**Data**
§ §

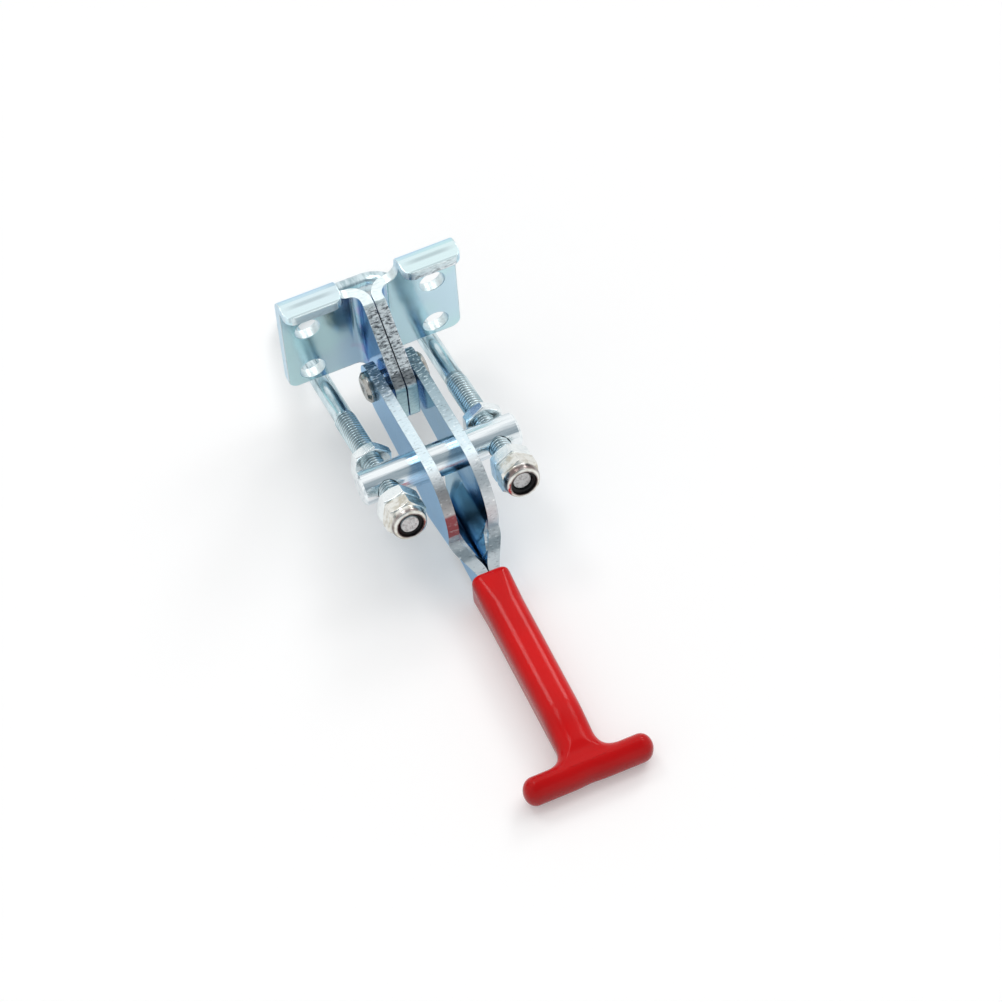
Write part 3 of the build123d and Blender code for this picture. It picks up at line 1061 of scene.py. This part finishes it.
@dataclass
class FoldedWebs:
    """The low part of each handle plate, which leans in to the middle. Millimetres.

    u runs forward from the pivot and v up from it, as in the frame's side view.
    """

    pivot: Span = (-16.5, -6.2)
    back: float = 25.0
    front: float = 55.0
    plate_inner: float = 3.97
    tang_inner: float = 0.12
    thickness: float = 2.88
    fold_v: Span = (-7.3, -4.2)
    seam_v: Span = (-15.8, -10.9)
    lap: float = 1.5
    straight: float = 0.35
    under_trunnion: Span = (34.5, -5.3)
    ledge: Span = (50.6, -6.2)
    ledge_fall: float = 0.372
    bottom: tuple[Span, ...] = (
        (25.0, -9.6),
        (31.0, -13.0),
        (34.5, -15.6),
        (38.0, -17.6),
        (42.0, -18.9),
        (55.0, -18.9),
    )
    columns: int = 56
    rows: int = 30

    def slanted(self, u: float, heights: Span) -> float:
        """The height of a straight line that runs from the piece's back to its front."""
        share = (u - self.back) / (self.front - self.back)
        return heights[0] + (heights[1] - heights[0]) * share

    def inner(self, u: float, v: float) -> float:
        """How far the inner face lies from the middle plane.

        Args:
            u: How far forward.
            v: How far up.

        Returns:
            The distance.
        """
        fold = self.slanted(u, self.fold_v)
        seam = self.slanted(u, self.seam_v)
        lean = min(1.0, max(0.0, (v - seam) / (fold + self.lap - seam)))
        lean = self.straight * lean + (1.0 - self.straight) * eased(lean)
        return self.tang_inner + (self.plate_inner - self.tang_inner) * lean

    def high_edge(self, u: float) -> float:
        """The height of the piece's hidden top edge, kept below the plate's ledge.

        Args:
            u: How far forward.

        Returns:
            The height.
        """
        top = self.slanted(u, self.fold_v) + 2 * self.lap
        if u < self.under_trunnion[0]:
            return min(top, self.under_trunnion[1])
        if u < self.ledge[0]:
            return top
        return self.ledge[1] - (u - self.ledge[0]) * self.ledge_fall

    def low_edge(self, u: float) -> float:
        """The height of the piece's low edge.

        Args:
            u: How far forward.

        Returns:
            The height.
        """
        for (u0, v0), (u1, v1) in zip(self.bottom, self.bottom[1:]):
            if u <= u1:
                return v0 + (v1 - v0) * (u - u0) / (u1 - u0)
        return self.bottom[-1][1]

    def grid(
        self, mesh: bmesh.types.BMesh, side: int, outwards: float
    ) -> list[list[bmesh.types.BMVert]]:
        """The corners of one face of the sheet.

        Args:
            mesh: Where they are made.
            side: -1 for the left plate's sheet, 1 for the right plate's.
            outwards: How far this face lies outside the inner one.

        Returns:
            A column of corners for each step forward, from the low edge up.
        """
        columns = []
        for i in range(self.columns + 1):
            u = self.back + (self.front - self.back) * i / self.columns
            low, top = self.low_edge(u), self.high_edge(u)
            column = []
            for j in range(self.rows + 1):
                v = low + (top - low) * j / self.rows
                x = side * (self.inner(u, v) + outwards)
                point = Vector((x, self.pivot[0] - u, self.pivot[1] + v))
                column.append(mesh.verts.new(point * MM))
            columns.append(column)
        return columns

    def build_side(self, side: int, name: str, material: bpy.types.Material) -> bpy.types.Object:
        """One closed, leaning sheet.

        Args:
            side: -1 for the left plate's, 1 for the right plate's.
            name: The piece's name.
            material: Its finish.

        Returns:
            The piece.
        """
        mesh = bmesh.new()
        inner, outer = (self.grid(mesh, side, outwards) for outwards in (0.0, self.thickness))
        for grid in (inner, outer):
            for i in range(self.columns):
                for j in range(self.rows):
                    quad = (grid[i][j], grid[i + 1][j], grid[i + 1][j + 1], grid[i][j + 1])
                    mesh.faces.new(quad).smooth = True
        rim = [(i, 0) for i in range(self.columns)]
        rim += [(self.columns, j) for j in range(self.rows)]
        rim += [(i, self.rows) for i in range(self.columns, 0, -1)]
        rim += [(0, j) for j in range(self.rows, 0, -1)]
        for (i, j), (k, m) in zip(rim, rim[1:] + rim[:1]):
            mesh.faces.new((inner[i][j], inner[k][m], outer[k][m], outer[i][j]))
            for grid in (inner, outer):
                mesh.edges.get((grid[i][j], grid[k][m])).smooth = False
        bmesh.ops.recalc_face_normals(mesh, faces=mesh.faces)
        web = new_object(name, mesh)
        dress(web, material)
        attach(web, "handle")
        return web

    def build(self) -> list[bpy.types.Object]:
        """Build the web of each plate.

        Returns:
            The two pieces.
        """
        finish = ZincPlate("zinc_webs", EdgePlan.HANDLE_PLATE).make()
        return [self.build_side(-1, "web_left", finish), self.build_side(1, "web_right", finish)]


# ---------------------------------------------------------------- dipped grip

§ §

**Your objective**
Repeat every line of the data, exactly and in full.

**Result of the exercise**
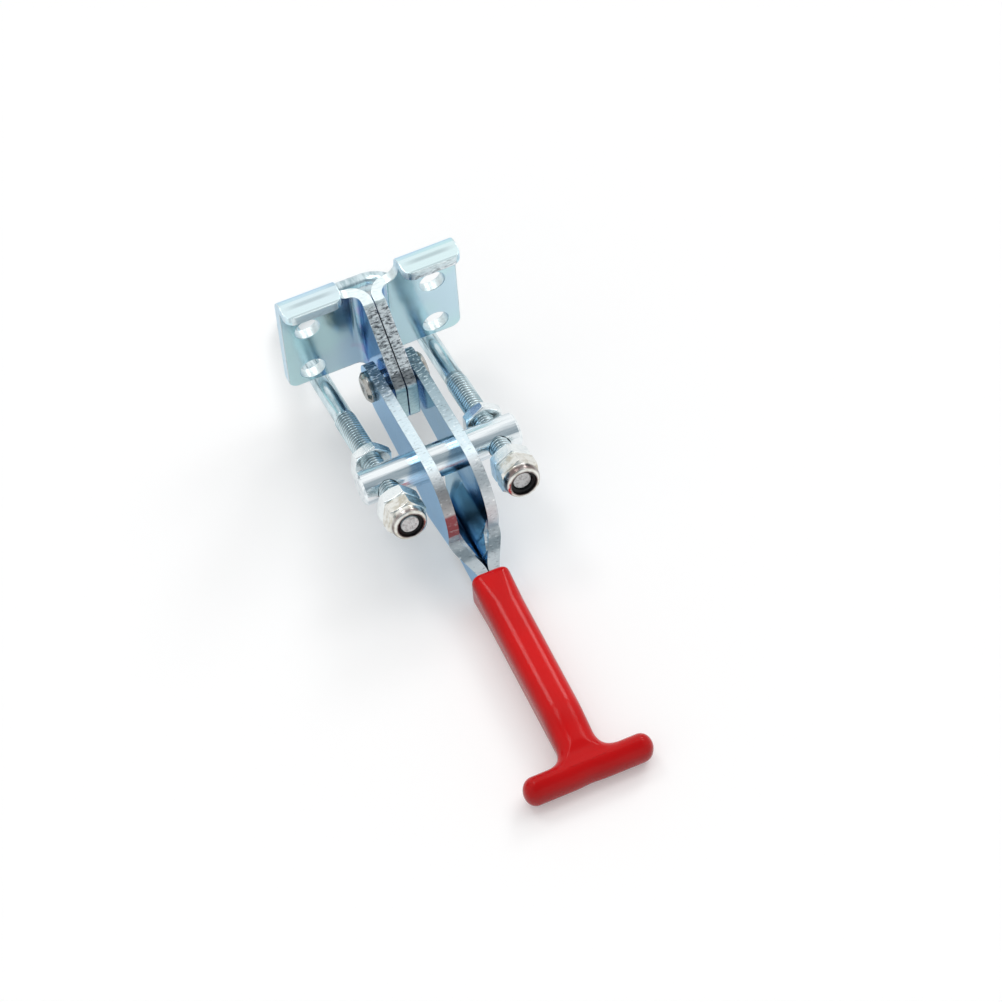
Write part 3 of the build123d and Blender code for this picture. It picks up at line 1061 of scene.py. This part finishes it.
@dataclass
class FoldedWebs:
    """The low part of each handle plate, which leans in to the middle. Millimetres.

    u runs forward from the pivot and v up from it, as in the frame's side view.
    """

    pivot: Span = (-16.5, -6.2)
    back: float = 25.0
    front: float = 55.0
    plate_inner: float = 3.97
    tang_inner: float = 0.12
    thickness: float = 2.88
    fold_v: Span = (-7.3, -4.2)
    seam_v: Span = (-15.8, -10.9)
    lap: float = 1.5
    straight: float = 0.35
    under_trunnion: Span = (34.5, -5.3)
    ledge: Span = (50.6, -6.2)
    ledge_fall: float = 0.372
    bottom: tuple[Span, ...] = (
        (25.0, -9.6),
        (31.0, -13.0),
        (34.5, -15.6),
        (38.0, -17.6),
        (42.0, -18.9),
        (55.0, -18.9),
    )
    columns: int = 56
    rows: int = 30

    def slanted(self, u: float, heights: Span) -> float:
        """The height of a straight line that runs from the piece's back to its front."""
        share = (u - self.back) / (self.front - self.back)
        return heights[0] + (heights[1] - heights[0]) * share

    def inner(self, u: float, v: float) -> float:
        """How far the inner face lies from the middle plane.

        Args:
            u: How far forward.
            v: How far up.

        Returns:
            The distance.
        """
        fold = self.slanted(u, self.fold_v)
        seam = self.slanted(u, self.seam_v)
        lean = min(1.0, max(0.0, (v - seam) / (fold + self.lap - seam)))
        lean = self.straight * lean + (1.0 - self.straight) * eased(lean)
        return self.tang_inner + (self.plate_inner - self.tang_inner) * lean

    def high_edge(self, u: float) -> float:
        """The height of the piece's hidden top edge, kept below the plate's ledge.

        Args:
            u: How far forward.

        Returns:
            The height.
        """
        top = self.slanted(u, self.fold_v) + 2 * self.lap
        if u < self.under_trunnion[0]:
            return min(top, self.under_trunnion[1])
        if u < self.ledge[0]:
            return top
        return self.ledge[1] - (u - self.ledge[0]) * self.ledge_fall

    def low_edge(self, u: float) -> float:
        """The height of the piece's low edge.

        Args:
            u: How far forward.

        Returns:
            The height.
        """
        for (u0, v0), (u1, v1) in zip(self.bottom, self.bottom[1:]):
            if u <= u1:
                return v0 + (v1 - v0) * (u - u0) / (u1 - u0)
        return self.bottom[-1][1]

    def grid(
        self, mesh: bmesh.types.BMesh, side: int, outwards: float
    ) -> list[list[bmesh.types.BMVert]]:
        """The corners of one face of the sheet.

        Args:
            mesh: Where they are made.
            side: -1 for the left plate's sheet, 1 for the right plate's.
            outwards: How far this face lies outside the inner one.

        Returns:
            A column of corners for each step forward, from the low edge up.
        """
        columns = []
        for i in range(self.columns + 1):
            u = self.back + (self.front - self.back) * i / self.columns
            low, top = self.low_edge(u), self.high_edge(u)
            column = []
            for j in range(self.rows + 1):
                v = low + (top - low) * j / self.rows
                x = side * (self.inner(u, v) + outwards)
                point = Vector((x, self.pivot[0] - u, self.pivot[1] + v))
                column.append(mesh.verts.new(point * MM))
            columns.append(column)
        return columns

    def build_side(self, side: int, name: str, material: bpy.types.Material) -> bpy.types.Object:
        """One closed, leaning sheet.

        Args:
            side: -1 for the left plate's, 1 for the right plate's.
            name: The piece's name.
            material: Its finish.

        Returns:
            The piece.
        """
        mesh = bmesh.new()
        inner, outer = (self.grid(mesh, side, outwards) for outwards in (0.0, self.thickness))
        for grid in (inner, outer):
            for i in range(self.columns):
                for j in range(self.rows):
                    quad = (grid[i][j], grid[i + 1][j], grid[i + 1][j + 1], grid[i][j + 1])
                    mesh.faces.new(quad).smooth = True
        rim = [(i, 0) for i in range(self.columns)]
        rim += [(self.columns, j) for j in range(self.rows)]
        rim += [(i, self.rows) for i in range(self.columns, 0, -1)]
        rim += [(0, j) for j in range(self.rows, 0, -1)]
        for (i, j), (k, m) in zip(rim, rim[1:] + rim[:1]):
            mesh.faces.new((inner[i][j], inner[k][m], outer[k][m], outer[i][j]))
            for grid in (inner, outer):
                mesh.edges.get((grid[i][j], grid[k][m])).smooth = False
        bmesh.ops.recalc_face_normals(mesh, faces=mesh.faces)
        web = new_object(name, mesh)
        dress(web, material)
        attach(web, "handle")
        return web

    def build(self) -> list[bpy.types.Object]:
        """Build the web of each plate.

        Returns:
            The two pieces.
        """
        finish = ZincPlate("zinc_webs", EdgePlan.HANDLE_PLATE).make()
        return [self.build_side(-1, "web_left", finish), self.build_side(1, "web_right", finish)]


# ---------------------------------------------------------------- dipped grip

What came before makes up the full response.